Analysts expect further falls if OPEC fails to agree on Wednesday its first joint output cut in eight years in an effort to reduce the global glut and so lift prices.

The group’s big players — Saudi Arabia, Iran and Iraq — disagree on what size cuts each member will make, and the cartel wants non-OPEC countries like Russia to reduce production too.

Russia is currently pumping some 11 million barrels per day, a level not seen since Soviet days. Hit hard by the low price and Western sanctions, Moscow has said it is ready to freeze output but not to cut it.

While making life cheaper for consumers and businesses, two years of low prices have wreaked havoc with the public finances of OPEC member states, even in the wealthy Gulf states.

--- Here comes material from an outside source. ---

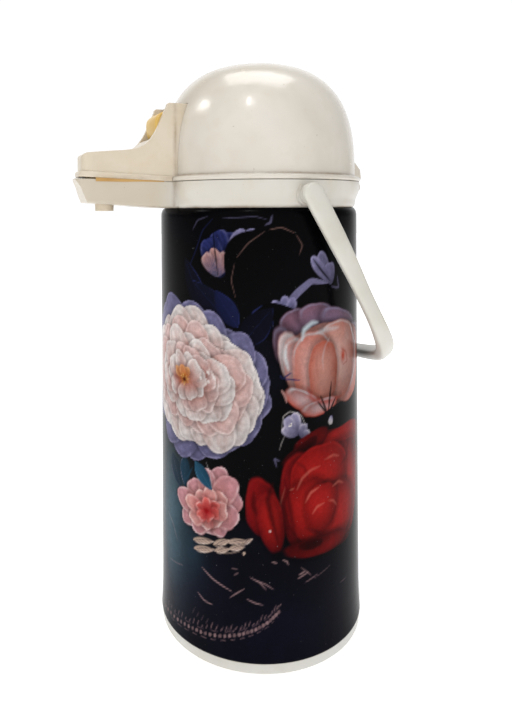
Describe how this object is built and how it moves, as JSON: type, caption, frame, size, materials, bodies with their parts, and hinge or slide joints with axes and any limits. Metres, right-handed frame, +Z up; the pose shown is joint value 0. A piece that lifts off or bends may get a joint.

But Iraq and Iran, OPEC’s biggest producers after Saudi Arabia, on Monday continued to express objections to a proposal to cut up to 1.2 million barrels per day from October levels, Bloomberg News reported, citing an OPEC delegate.

In a 10-hour meeting, Iran said it might be ready to freeze production at about 200,000 barrels a day above its current output of around 3.975 million bpd, Bloomberg said.

Saudi Arabia hit back, saying Tehran should freeze its production at just over 3.7 million bpd — more or less its current level.

Iran has consistently said it won’t cut production until it has reached pre-sanctions levels. It is also a fierce regional rival of Saudi Arabia, engaged in a proxy war in Yemen and backing different sides in Syria.

Iraq meanwhile has said it will cut output but that it is short of money needed to fight Islamic State extremists. It also disputes with OPEC the level of its current output.

OPEC kingpin Saudi Arabia added to the pessimism about prospects for a deal on Sunday by appearing to say it could live without an agreement.

Recovering demand, said Energy Minister Khaled al-Falih — due in Vienna later Tuesday — would “stabilise” prices in 2017 anyway.

Prices had made a slight recovery Monday after Iraqi Oil Minister Jabbar al-Luaibi sounded an upbeat note as he arrived in Vienna, saying he was “optimistic” that the 14-country group would strike an accord.

Algeria, which is trying to mediate a deal, on Monday proposed a compromise with Iran capping its production at 3.795 bpd, delegates said, according to Bloomberg.

However, there has been no indication that any such proposal will actually be accepted when the oil ministers meet on Wednesday.

Bjarne Schieldrop, chief commodities analyst at top Nordic corporate bank SEB, said that the chances of an output cut are now “very low”.

The best possible result, at this stage, was that the club would end up with a face-saving deal while “kicking the can to the next OPEC meeting in half a year’s time”, Schieldrop said.